● SET TASK
Tally every line of the material that includes "joints", then give the tally and nothing else.
Start of RECORDS TO USE
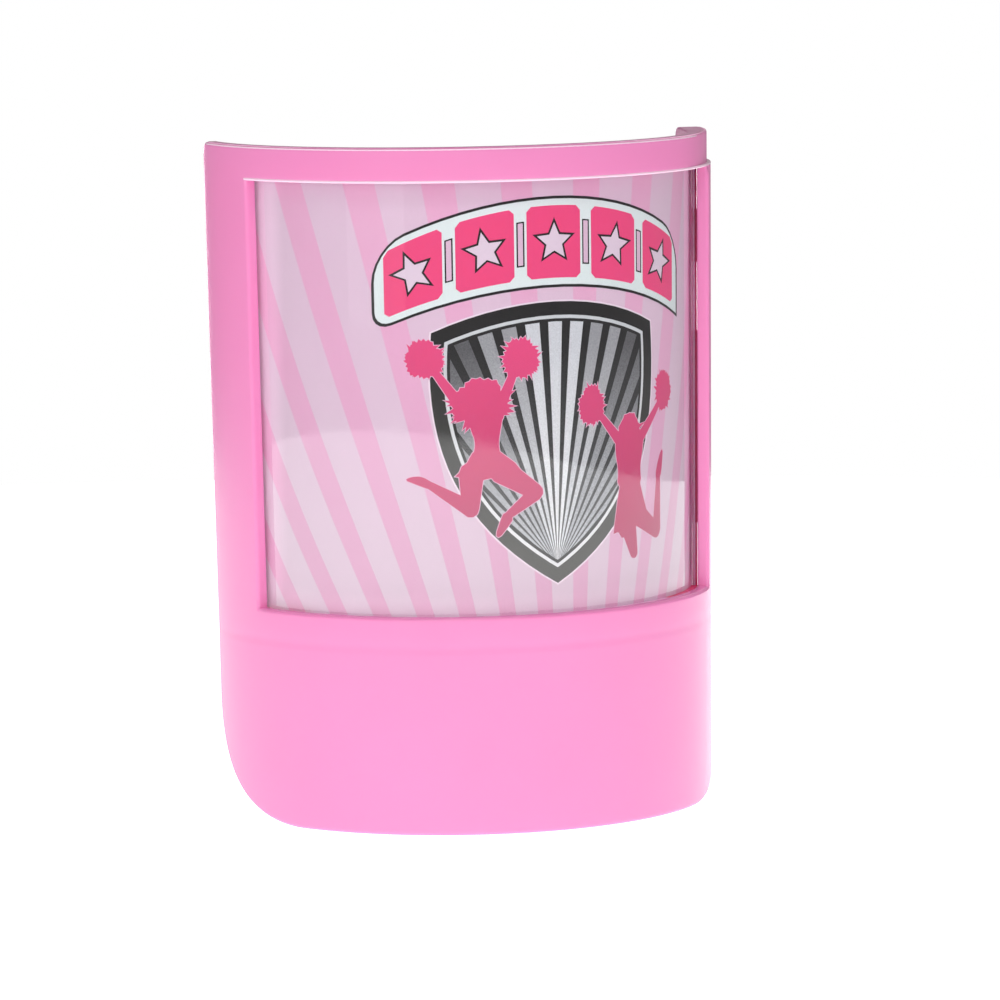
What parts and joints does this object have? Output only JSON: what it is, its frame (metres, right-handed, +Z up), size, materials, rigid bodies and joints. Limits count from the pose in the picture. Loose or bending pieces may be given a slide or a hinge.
End of RECORDS TO USE
Start of RECORDS TO USE
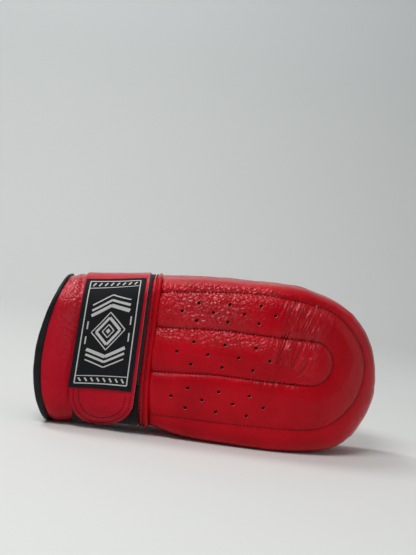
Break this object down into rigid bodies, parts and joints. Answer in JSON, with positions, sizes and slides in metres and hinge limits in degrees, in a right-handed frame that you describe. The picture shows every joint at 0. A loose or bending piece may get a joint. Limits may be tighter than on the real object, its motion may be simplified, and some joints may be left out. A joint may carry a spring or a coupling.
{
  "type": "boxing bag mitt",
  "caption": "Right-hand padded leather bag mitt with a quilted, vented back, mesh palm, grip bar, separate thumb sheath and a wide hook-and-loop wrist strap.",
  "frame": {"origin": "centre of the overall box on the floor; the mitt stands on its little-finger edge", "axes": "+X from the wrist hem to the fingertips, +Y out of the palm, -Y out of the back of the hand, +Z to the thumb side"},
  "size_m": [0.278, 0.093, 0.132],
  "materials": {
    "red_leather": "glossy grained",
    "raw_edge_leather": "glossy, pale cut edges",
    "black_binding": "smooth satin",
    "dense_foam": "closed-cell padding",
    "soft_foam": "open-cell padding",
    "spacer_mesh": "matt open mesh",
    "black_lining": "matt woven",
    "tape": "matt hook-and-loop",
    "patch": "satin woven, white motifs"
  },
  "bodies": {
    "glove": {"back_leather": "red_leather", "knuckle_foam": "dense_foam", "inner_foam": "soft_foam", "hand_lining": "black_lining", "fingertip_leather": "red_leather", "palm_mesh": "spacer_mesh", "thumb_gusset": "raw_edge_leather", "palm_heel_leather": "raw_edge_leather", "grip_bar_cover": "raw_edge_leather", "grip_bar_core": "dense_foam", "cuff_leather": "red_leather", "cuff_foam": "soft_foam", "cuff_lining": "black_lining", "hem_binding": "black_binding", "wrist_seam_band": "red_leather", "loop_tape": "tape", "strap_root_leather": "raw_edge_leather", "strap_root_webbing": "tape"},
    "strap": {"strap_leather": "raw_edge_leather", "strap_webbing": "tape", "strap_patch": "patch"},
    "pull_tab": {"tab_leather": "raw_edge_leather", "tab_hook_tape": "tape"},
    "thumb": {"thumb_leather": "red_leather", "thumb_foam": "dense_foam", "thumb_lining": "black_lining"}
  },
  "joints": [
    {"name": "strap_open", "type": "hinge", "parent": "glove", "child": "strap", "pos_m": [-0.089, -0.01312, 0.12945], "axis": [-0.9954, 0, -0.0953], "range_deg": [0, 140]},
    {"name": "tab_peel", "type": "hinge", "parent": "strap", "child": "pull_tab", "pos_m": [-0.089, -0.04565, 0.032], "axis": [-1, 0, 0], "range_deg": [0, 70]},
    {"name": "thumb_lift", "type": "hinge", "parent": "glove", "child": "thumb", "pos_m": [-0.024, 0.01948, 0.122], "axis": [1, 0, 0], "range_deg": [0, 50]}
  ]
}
End of RECORDS TO USE
● EXPECTED ANSWER
3